The Pennsylvania Commonwealth Court recently issued two decisions finding that the use of monetary thresholds by school districts to determine tax assessment appeals did not violate state constitutional principles requiring uniform taxation, even though the practices resulted in assessment appeals of only commercial properties.1 The decisions distinguish a 2017 ruling by the Pennsylvania Supreme Court, which found that a school district’s practice of selectively targeting commercial properties for tax assessment appeals while ignoring residential properties was an unconstitutional targeting of a single class of property in violation of uniformity requirements.2
Background
The Uniformity Clause of the Pennsylvania Constitution requires that “all taxes shall be uniform, upon the same class of subjects, and shall be levied and collected under general laws.”3 With respect to property tax appeals, Pennsylvania case law has established that taxpayers are entitled to relief under the Uniformity Clause where one property is assessed at a higher percentage of fair market value than other properties throughout the taxing district.4 However, the Uniformity Clause does not require equalization across all sub-classifications of property.5
In Valley Forge Towers Apartments N, LP v. Upper Merion School District, the Pennsylvania Supreme Court considered whether a school district could selectively appeal only the assessments of commercial properties, while refraining from appealing the assessments of other property types. Upper Merion School District retained a private consulting firm to advise on which properties to target for appeal. The firm recommended that the district solely concentrate on commercial properties, specifically apartment complexes, which resulted in greater tax revenue increases than doing the same to underassessed single-family homes. The court ruled that the district violated the Uniformity Clause by treating a single class of properties differently than other properties when it decided to target commercial real estate for assessment appeals.6 In so doing, the court articulated the following principles: (i) under the Uniformity Clause, all property within a taxing district is a single class and may not be treated in a disparate manner; (ii) similarly situated taxpayers should not be deliberately treated differently by taxing authorities; and (iii) “deliberate” does not exclusively connote wrongful conduct, but includes any intentional or systematic method of enforcement of the tax laws. The court did not go as far to say whether the adoption of monetary thresholds by school districts to identify properties for assessment appeals violated the Uniformity Clause.7
Bethlehem Area School District
In Bethlehem Area School District, the school district in 2012 hired consultants to assist in identifying undervalued properties for tax assessment appeal purposes,8 to correct “valuation inequities” among comparable properties, and to address the proper share of taxation between commercial and residential property owners. The consultants advised the district to appeal properties that resulted in additional tax revenue of at least $10,000. It so happened that such properties were all commercial properties.
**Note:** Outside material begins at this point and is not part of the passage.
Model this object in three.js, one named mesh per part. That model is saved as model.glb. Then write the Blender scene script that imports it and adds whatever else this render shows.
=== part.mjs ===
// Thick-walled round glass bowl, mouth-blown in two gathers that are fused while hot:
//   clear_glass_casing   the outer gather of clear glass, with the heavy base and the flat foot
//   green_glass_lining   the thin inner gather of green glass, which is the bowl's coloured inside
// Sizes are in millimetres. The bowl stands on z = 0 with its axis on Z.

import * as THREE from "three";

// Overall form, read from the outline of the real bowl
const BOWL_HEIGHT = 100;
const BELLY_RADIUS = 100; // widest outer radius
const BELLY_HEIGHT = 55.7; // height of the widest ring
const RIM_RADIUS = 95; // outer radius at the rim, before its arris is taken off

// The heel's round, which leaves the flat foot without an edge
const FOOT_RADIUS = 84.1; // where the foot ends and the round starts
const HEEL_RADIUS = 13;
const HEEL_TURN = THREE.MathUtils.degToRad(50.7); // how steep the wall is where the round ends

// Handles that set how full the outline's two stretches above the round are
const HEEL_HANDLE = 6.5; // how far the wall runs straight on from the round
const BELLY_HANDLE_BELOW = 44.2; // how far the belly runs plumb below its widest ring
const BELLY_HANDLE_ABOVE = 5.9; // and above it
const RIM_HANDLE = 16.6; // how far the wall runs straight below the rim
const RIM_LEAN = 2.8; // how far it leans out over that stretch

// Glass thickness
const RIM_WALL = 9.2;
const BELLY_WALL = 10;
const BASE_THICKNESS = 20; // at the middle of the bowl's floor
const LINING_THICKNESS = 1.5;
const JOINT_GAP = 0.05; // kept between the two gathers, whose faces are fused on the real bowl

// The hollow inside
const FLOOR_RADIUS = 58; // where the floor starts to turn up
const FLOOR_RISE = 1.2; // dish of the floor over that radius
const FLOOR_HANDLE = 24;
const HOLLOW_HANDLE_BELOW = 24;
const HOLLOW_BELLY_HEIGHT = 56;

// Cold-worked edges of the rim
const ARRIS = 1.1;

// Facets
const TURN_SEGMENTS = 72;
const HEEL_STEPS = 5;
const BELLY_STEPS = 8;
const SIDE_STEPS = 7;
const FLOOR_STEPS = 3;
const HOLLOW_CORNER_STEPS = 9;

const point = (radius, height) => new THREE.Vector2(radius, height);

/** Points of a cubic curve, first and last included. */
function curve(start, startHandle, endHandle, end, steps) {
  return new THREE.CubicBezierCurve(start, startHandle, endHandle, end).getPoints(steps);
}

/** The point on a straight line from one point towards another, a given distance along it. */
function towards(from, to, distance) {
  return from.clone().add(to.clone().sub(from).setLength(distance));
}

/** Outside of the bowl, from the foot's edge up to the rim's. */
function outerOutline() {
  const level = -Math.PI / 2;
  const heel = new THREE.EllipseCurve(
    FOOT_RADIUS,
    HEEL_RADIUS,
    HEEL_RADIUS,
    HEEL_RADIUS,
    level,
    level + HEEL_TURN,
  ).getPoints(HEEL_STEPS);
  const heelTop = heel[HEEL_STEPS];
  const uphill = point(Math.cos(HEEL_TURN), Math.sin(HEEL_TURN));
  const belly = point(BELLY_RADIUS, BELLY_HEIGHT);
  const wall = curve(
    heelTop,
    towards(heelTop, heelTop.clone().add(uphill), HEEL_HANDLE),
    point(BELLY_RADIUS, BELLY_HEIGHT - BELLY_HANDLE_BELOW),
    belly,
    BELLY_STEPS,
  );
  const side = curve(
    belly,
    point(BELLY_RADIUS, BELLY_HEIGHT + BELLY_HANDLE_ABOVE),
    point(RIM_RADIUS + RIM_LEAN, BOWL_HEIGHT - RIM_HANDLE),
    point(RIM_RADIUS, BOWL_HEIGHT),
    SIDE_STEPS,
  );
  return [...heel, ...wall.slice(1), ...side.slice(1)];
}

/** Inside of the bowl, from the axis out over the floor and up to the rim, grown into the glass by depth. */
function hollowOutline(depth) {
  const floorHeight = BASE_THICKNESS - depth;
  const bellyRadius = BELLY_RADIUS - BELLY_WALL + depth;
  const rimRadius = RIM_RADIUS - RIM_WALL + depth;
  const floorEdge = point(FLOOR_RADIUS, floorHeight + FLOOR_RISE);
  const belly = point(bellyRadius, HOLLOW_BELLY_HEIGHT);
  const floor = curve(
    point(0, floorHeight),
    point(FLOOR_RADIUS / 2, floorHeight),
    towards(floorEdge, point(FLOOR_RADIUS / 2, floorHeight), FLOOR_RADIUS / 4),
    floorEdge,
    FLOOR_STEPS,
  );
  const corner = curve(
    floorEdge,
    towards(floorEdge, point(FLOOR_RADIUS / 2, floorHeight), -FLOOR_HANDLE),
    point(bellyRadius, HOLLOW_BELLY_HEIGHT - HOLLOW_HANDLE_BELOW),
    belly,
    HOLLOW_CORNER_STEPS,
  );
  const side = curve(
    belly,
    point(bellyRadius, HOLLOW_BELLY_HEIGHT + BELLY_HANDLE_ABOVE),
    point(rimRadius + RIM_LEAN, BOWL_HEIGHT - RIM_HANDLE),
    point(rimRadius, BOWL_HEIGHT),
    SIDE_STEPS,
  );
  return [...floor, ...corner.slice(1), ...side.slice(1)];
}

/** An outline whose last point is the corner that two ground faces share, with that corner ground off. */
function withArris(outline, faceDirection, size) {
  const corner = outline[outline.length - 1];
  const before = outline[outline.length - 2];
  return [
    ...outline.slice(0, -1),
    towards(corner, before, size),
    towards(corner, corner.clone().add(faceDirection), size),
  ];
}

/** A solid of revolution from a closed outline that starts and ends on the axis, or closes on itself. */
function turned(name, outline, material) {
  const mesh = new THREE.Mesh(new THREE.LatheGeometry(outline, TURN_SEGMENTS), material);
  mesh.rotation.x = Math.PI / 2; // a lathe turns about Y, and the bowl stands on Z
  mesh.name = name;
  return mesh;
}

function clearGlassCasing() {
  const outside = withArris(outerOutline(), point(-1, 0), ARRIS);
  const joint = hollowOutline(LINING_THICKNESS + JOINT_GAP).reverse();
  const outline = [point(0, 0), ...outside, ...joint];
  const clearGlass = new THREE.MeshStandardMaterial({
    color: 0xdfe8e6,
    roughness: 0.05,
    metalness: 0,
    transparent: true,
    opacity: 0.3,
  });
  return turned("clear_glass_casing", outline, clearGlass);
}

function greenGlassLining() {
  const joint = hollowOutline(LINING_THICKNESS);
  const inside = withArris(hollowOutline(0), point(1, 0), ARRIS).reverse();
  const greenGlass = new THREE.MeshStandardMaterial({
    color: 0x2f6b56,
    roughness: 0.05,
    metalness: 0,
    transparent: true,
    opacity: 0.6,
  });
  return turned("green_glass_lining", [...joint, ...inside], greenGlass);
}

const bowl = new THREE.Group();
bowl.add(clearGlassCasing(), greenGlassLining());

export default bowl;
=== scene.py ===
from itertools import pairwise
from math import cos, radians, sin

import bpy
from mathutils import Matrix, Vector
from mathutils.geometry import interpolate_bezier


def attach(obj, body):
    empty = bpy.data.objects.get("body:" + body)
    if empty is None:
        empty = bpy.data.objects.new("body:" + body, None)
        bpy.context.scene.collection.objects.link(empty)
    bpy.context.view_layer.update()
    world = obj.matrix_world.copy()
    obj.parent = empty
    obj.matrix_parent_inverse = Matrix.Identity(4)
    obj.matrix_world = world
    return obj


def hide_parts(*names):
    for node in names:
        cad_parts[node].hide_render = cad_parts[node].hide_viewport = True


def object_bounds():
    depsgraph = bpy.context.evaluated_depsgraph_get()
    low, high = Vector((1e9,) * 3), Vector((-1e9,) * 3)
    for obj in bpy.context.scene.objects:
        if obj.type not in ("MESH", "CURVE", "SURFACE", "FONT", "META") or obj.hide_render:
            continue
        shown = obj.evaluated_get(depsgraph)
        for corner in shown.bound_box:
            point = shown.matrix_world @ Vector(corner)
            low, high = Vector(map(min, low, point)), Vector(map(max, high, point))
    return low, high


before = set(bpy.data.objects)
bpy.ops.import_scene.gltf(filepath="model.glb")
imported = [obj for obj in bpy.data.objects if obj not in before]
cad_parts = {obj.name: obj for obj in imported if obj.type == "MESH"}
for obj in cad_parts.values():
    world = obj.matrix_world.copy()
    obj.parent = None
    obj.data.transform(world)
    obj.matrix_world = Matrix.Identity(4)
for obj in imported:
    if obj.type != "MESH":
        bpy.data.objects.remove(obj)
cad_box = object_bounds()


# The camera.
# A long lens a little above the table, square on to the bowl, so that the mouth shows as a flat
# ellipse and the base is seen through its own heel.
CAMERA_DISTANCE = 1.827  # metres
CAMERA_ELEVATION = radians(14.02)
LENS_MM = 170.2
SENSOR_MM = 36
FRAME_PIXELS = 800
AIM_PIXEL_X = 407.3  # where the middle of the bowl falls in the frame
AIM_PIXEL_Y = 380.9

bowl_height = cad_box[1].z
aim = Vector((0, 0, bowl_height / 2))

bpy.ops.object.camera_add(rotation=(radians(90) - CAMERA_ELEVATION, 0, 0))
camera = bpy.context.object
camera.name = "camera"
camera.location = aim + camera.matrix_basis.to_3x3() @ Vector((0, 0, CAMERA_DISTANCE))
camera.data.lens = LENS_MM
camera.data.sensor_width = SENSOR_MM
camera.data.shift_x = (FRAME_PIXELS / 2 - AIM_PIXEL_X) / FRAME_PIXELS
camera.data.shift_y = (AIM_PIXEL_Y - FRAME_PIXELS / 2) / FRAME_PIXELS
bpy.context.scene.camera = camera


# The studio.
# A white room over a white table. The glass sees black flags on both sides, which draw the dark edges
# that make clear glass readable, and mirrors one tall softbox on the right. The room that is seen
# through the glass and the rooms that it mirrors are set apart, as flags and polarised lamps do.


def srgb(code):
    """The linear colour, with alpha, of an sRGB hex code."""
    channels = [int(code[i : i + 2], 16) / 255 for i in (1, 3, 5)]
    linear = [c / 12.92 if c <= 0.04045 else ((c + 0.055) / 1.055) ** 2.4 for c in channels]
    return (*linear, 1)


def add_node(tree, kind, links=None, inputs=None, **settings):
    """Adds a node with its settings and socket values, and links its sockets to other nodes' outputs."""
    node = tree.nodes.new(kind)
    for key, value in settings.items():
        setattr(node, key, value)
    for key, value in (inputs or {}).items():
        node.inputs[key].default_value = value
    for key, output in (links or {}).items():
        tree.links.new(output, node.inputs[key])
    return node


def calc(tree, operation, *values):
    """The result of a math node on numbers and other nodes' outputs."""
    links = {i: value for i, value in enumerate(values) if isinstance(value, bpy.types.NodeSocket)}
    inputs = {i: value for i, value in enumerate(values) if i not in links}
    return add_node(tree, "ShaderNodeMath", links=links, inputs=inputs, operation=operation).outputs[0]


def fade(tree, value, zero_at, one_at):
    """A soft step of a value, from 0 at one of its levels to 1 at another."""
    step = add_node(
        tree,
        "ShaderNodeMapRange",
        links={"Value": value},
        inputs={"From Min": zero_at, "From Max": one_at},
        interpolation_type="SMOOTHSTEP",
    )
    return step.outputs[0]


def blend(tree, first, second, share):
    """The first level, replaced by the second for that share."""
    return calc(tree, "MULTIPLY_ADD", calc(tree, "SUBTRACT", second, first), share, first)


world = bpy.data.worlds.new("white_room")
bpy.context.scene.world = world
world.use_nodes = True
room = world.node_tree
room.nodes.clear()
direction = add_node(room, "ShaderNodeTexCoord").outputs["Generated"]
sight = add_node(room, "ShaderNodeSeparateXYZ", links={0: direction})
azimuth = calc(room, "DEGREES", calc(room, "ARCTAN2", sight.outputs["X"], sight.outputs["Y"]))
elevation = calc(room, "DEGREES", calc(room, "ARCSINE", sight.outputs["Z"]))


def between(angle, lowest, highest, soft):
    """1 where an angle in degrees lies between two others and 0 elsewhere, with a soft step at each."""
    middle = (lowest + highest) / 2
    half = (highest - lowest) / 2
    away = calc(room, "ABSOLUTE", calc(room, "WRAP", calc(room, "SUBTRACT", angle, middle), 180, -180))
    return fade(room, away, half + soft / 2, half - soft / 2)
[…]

Included in the district’s assessment appeals were two multi-unit apartment complexes owned by the same taxpayer and classified as commercial properties. The Northampton County Board of Revenue Appeals dismissed the district’s appeals. On appeal to the trial court, the property owner moved for summary judgment, arguing that the school district selectively appealed a class of properties – commercial properties – to the exclusion of lower-assessed residential properties in violation of uniformity principles and as provided in Valley Forge. The trial court sided with the property owner, taking the evidence as proof that the district distinguished between commercial and residential property owners and juxtaposed one class against another. Accordingly, the trial court concluded that the instant tax assessment appeal was borne out of a “systematic and intentional practice” of selectively targeting commercial properties for district-initiated appeals, in violation of the Uniformity Clause.
On appeal to the Commonwealth Court, the school district argued that the trial court erred in granting the taxpayer’s motion for summary judgment. Upon review by a three-judge panel, the Commonwealth Court observed that the trial court was required to view the record “in the light most favorable to the District.” In doing so, the court found that the evidence before the trial court was subject to varying interpretations and that reasonable minds could differ as to their meaning. In particular, the court referenced evidence indicating that the District implemented the $10,000 threshold without regard to property type, and that no residential properties had been appealed simply because they did not meet the $10,000 threshold. Therefore, the court agreed with the district that reasonable minds could differ as to whether the district established and implemented an appeals policy designed to target commercial properties. Finding that the evidence did not conclusively prove that the district established an appeals policy designed to target commercial properties, the court remanded the case for further proceedings, directing the trial court to consider the evidence in a light most favorable to the district.
Kennett Consolidated School District
In a similar case decided less than two months later, the Commonwealth Court considered whether a school district’s adoption of a monetary threshold to make tax assessment appeal decisions violated the Uniformity Clause. In 2017, Kennett Consolidated School District asked an appraiser to investigate potential assessment challenges to pursue, regardless of property type. The district requested that the appraiser not limit its review to any particular class of properties in the taxing district, “but review all classes of properties including commercial, residential and otherwise.” In response, the appraiser identified 12 properties that were undervalued by more than $1 million of market value. The school district filed the assessment appeals, and the Chester County Board of Assessment Appeals upheld the valuation of one of the properties, the site of an Autozone store. On appeal to the trial court, the school district argued that the assessment did not reflect the actual market value of the property. The taxpayer argued that the district’s strategy of singling out undervalued properties violated uniformity requirements. The trial court disagreed, and the taxpayer appealed to Commonwealth Court.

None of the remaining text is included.